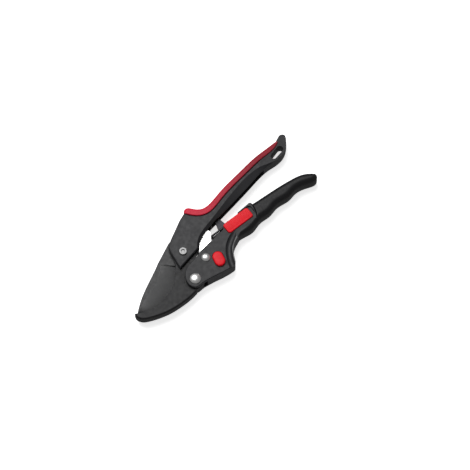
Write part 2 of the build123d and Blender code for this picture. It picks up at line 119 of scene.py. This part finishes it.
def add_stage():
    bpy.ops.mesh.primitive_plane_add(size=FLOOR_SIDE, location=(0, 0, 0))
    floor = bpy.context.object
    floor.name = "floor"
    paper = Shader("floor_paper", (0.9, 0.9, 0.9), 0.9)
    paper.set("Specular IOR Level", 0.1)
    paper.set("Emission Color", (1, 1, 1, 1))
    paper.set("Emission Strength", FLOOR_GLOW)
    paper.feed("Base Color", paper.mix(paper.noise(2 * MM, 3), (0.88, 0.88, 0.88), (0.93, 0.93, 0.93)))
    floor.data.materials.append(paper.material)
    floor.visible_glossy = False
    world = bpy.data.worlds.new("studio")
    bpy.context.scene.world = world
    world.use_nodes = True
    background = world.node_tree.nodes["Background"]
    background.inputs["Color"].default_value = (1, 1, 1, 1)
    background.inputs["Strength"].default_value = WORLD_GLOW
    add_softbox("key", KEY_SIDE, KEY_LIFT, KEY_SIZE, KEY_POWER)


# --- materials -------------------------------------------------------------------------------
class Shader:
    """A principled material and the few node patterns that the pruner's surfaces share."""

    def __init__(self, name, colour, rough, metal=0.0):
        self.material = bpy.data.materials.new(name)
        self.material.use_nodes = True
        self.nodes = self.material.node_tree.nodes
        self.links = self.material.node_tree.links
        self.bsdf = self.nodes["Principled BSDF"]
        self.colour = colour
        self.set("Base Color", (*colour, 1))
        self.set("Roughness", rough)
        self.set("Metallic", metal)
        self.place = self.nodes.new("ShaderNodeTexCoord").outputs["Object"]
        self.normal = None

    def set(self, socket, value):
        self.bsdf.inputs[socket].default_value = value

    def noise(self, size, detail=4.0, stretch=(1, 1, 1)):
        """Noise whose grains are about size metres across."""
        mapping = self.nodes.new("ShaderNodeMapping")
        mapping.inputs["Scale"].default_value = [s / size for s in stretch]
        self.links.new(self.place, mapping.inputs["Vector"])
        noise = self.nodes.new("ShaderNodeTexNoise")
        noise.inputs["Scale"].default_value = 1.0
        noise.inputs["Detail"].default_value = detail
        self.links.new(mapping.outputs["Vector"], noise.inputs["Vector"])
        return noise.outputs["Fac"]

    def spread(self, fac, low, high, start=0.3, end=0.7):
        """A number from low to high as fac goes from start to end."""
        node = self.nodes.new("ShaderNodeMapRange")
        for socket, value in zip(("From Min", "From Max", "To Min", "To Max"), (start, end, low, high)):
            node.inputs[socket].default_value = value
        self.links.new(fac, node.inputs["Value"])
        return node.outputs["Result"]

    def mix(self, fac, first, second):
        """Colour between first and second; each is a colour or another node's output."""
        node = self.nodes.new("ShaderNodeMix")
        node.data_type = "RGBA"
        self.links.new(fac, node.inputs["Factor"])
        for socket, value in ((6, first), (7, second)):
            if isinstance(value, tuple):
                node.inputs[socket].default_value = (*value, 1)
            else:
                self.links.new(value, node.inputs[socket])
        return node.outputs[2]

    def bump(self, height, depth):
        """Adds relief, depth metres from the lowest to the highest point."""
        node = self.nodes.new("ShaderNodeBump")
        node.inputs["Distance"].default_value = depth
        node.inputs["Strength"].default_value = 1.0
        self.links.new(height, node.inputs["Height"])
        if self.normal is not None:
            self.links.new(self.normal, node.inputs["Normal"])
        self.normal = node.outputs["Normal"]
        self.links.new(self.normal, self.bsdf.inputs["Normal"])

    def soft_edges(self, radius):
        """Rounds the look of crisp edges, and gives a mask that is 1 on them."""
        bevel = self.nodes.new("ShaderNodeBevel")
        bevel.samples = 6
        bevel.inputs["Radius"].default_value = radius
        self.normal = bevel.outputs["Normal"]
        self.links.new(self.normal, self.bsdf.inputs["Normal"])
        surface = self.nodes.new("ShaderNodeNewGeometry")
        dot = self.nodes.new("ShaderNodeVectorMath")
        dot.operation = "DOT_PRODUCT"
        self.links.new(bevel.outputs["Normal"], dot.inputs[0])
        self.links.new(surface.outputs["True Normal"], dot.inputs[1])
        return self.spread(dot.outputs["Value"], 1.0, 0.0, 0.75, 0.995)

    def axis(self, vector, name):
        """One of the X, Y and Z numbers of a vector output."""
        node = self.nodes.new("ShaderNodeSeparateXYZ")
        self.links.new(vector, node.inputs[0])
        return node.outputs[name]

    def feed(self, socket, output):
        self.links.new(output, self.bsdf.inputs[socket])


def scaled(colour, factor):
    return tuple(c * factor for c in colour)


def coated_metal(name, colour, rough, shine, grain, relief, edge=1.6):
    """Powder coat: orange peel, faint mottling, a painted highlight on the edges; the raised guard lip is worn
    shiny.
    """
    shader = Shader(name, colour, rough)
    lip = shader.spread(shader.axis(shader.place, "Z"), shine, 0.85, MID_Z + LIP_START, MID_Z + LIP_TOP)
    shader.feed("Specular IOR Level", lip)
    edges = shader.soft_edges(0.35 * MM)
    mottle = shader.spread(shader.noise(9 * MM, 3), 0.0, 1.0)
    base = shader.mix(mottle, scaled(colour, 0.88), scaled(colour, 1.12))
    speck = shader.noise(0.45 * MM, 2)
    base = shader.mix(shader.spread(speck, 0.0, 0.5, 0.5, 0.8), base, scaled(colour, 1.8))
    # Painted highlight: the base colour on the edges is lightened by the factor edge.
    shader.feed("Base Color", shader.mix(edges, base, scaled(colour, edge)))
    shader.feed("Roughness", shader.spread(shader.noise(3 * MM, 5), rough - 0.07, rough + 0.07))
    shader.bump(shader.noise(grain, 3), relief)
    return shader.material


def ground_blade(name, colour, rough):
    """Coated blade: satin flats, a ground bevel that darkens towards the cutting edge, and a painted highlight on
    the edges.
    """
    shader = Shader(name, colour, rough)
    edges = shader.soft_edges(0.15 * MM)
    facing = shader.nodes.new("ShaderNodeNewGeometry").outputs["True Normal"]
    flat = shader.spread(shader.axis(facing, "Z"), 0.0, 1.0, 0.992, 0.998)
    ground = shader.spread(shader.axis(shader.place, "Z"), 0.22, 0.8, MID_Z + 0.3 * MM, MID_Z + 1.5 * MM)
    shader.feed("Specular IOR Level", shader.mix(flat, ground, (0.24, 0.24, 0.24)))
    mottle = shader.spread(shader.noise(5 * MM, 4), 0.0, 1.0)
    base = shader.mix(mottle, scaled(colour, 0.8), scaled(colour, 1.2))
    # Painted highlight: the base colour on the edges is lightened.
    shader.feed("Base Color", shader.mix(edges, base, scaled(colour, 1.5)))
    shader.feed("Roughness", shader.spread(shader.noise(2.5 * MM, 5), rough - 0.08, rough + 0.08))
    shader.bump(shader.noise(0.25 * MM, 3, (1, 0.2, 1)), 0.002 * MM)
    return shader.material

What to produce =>
Output all of the data again. Match it exactly.

Task solution =>
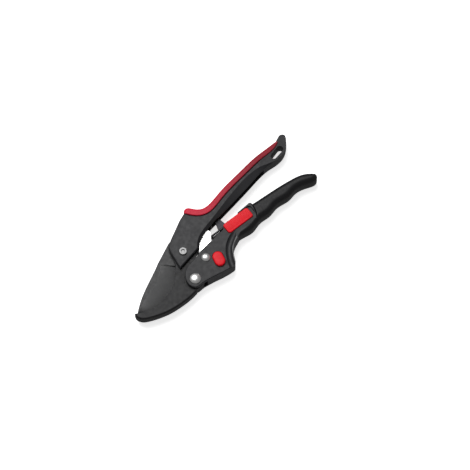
Write part 2 of the build123d and Blender code for this picture. It picks up at line 119 of scene.py. This part finishes it.
def add_stage():
    bpy.ops.mesh.primitive_plane_add(size=FLOOR_SIDE, location=(0, 0, 0))
    floor = bpy.context.object
    floor.name = "floor"
    paper = Shader("floor_paper", (0.9, 0.9, 0.9), 0.9)
    paper.set("Specular IOR Level", 0.1)
    paper.set("Emission Color", (1, 1, 1, 1))
    paper.set("Emission Strength", FLOOR_GLOW)
    paper.feed("Base Color", paper.mix(paper.noise(2 * MM, 3), (0.88, 0.88, 0.88), (0.93, 0.93, 0.93)))
    floor.data.materials.append(paper.material)
    floor.visible_glossy = False
    world = bpy.data.worlds.new("studio")
    bpy.context.scene.world = world
    world.use_nodes = True
    background = world.node_tree.nodes["Background"]
    background.inputs["Color"].default_value = (1, 1, 1, 1)
    background.inputs["Strength"].default_value = WORLD_GLOW
    add_softbox("key", KEY_SIDE, KEY_LIFT, KEY_SIZE, KEY_POWER)


# --- materials -------------------------------------------------------------------------------
class Shader:
    """A principled material and the few node patterns that the pruner's surfaces share."""

    def __init__(self, name, colour, rough, metal=0.0):
        self.material = bpy.data.materials.new(name)
        self.material.use_nodes = True
        self.nodes = self.material.node_tree.nodes
        self.links = self.material.node_tree.links
        self.bsdf = self.nodes["Principled BSDF"]
        self.colour = colour
        self.set("Base Color", (*colour, 1))
        self.set("Roughness", rough)
        self.set("Metallic", metal)
        self.place = self.nodes.new("ShaderNodeTexCoord").outputs["Object"]
        self.normal = None

    def set(self, socket, value):
        self.bsdf.inputs[socket].default_value = value

    def noise(self, size, detail=4.0, stretch=(1, 1, 1)):
        """Noise whose grains are about size metres across."""
        mapping = self.nodes.new("ShaderNodeMapping")
        mapping.inputs["Scale"].default_value = [s / size for s in stretch]
        self.links.new(self.place, mapping.inputs["Vector"])
        noise = self.nodes.new("ShaderNodeTexNoise")
        noise.inputs["Scale"].default_value = 1.0
        noise.inputs["Detail"].default_value = detail
        self.links.new(mapping.outputs["Vector"], noise.inputs["Vector"])
        return noise.outputs["Fac"]

    def spread(self, fac, low, high, start=0.3, end=0.7):
        """A number from low to high as fac goes from start to end."""
        node = self.nodes.new("ShaderNodeMapRange")
        for socket, value in zip(("From Min", "From Max", "To Min", "To Max"), (start, end, low, high)):
            node.inputs[socket].default_value = value
        self.links.new(fac, node.inputs["Value"])
        return node.outputs["Result"]

    def mix(self, fac, first, second):
        """Colour between first and second; each is a colour or another node's output."""
        node = self.nodes.new("ShaderNodeMix")
        node.data_type = "RGBA"
        self.links.new(fac, node.inputs["Factor"])
        for socket, value in ((6, first), (7, second)):
            if isinstance(value, tuple):
                node.inputs[socket].default_value = (*value, 1)
            else:
                self.links.new(value, node.inputs[socket])
        return node.outputs[2]

    def bump(self, height, depth):
        """Adds relief, depth metres from the lowest to the highest point."""
        node = self.nodes.new("ShaderNodeBump")
        node.inputs["Distance"].default_value = depth
        node.inputs["Strength"].default_value = 1.0
        self.links.new(height, node.inputs["Height"])
        if self.normal is not None:
            self.links.new(self.normal, node.inputs["Normal"])
        self.normal = node.outputs["Normal"]
        self.links.new(self.normal, self.bsdf.inputs["Normal"])

    def soft_edges(self, radius):
        """Rounds the look of crisp edges, and gives a mask that is 1 on them."""
        bevel = self.nodes.new("ShaderNodeBevel")
        bevel.samples = 6
        bevel.inputs["Radius"].default_value = radius
        self.normal = bevel.outputs["Normal"]
        self.links.new(self.normal, self.bsdf.inputs["Normal"])
        surface = self.nodes.new("ShaderNodeNewGeometry")
        dot = self.nodes.new("ShaderNodeVectorMath")
        dot.operation = "DOT_PRODUCT"
        self.links.new(bevel.outputs["Normal"], dot.inputs[0])
        self.links.new(surface.outputs["True Normal"], dot.inputs[1])
        return self.spread(dot.outputs["Value"], 1.0, 0.0, 0.75, 0.995)

    def axis(self, vector, name):
        """One of the X, Y and Z numbers of a vector output."""
        node = self.nodes.new("ShaderNodeSeparateXYZ")
        self.links.new(vector, node.inputs[0])
        return node.outputs[name]

    def feed(self, socket, output):
        self.links.new(output, self.bsdf.inputs[socket])


def scaled(colour, factor):
    return tuple(c * factor for c in colour)


def coated_metal(name, colour, rough, shine, grain, relief, edge=1.6):
    """Powder coat: orange peel, faint mottling, a painted highlight on the edges; the raised guard lip is worn
    shiny.
    """
    shader = Shader(name, colour, rough)
    lip = shader.spread(shader.axis(shader.place, "Z"), shine, 0.85, MID_Z + LIP_START, MID_Z + LIP_TOP)
    shader.feed("Specular IOR Level", lip)
    edges = shader.soft_edges(0.35 * MM)
    mottle = shader.spread(shader.noise(9 * MM, 3), 0.0, 1.0)
    base = shader.mix(mottle, scaled(colour, 0.88), scaled(colour, 1.12))
    speck = shader.noise(0.45 * MM, 2)
    base = shader.mix(shader.spread(speck, 0.0, 0.5, 0.5, 0.8), base, scaled(colour, 1.8))
    # Painted highlight: the base colour on the edges is lightened by the factor edge.
    shader.feed("Base Color", shader.mix(edges, base, scaled(colour, edge)))
    shader.feed("Roughness", shader.spread(shader.noise(3 * MM, 5), rough - 0.07, rough + 0.07))
    shader.bump(shader.noise(grain, 3), relief)
    return shader.material


def ground_blade(name, colour, rough):
    """Coated blade: satin flats, a ground bevel that darkens towards the cutting edge, and a painted highlight on
    the edges.
    """
    shader = Shader(name, colour, rough)
    edges = shader.soft_edges(0.15 * MM)
    facing = shader.nodes.new("ShaderNodeNewGeometry").outputs["True Normal"]
    flat = shader.spread(shader.axis(facing, "Z"), 0.0, 1.0, 0.992, 0.998)
    ground = shader.spread(shader.axis(shader.place, "Z"), 0.22, 0.8, MID_Z + 0.3 * MM, MID_Z + 1.5 * MM)
    shader.feed("Specular IOR Level", shader.mix(flat, ground, (0.24, 0.24, 0.24)))
    mottle = shader.spread(shader.noise(5 * MM, 4), 0.0, 1.0)
    base = shader.mix(mottle, scaled(colour, 0.8), scaled(colour, 1.2))
    # Painted highlight: the base colour on the edges is lightened.
    shader.feed("Base Color", shader.mix(edges, base, scaled(colour, 1.5)))
    shader.feed("Roughness", shader.spread(shader.noise(2.5 * MM, 5), rough - 0.08, rough + 0.08))
    shader.bump(shader.noise(0.25 * MM, 3, (1, 0.2, 1)), 0.002 * MM)
    return shader.material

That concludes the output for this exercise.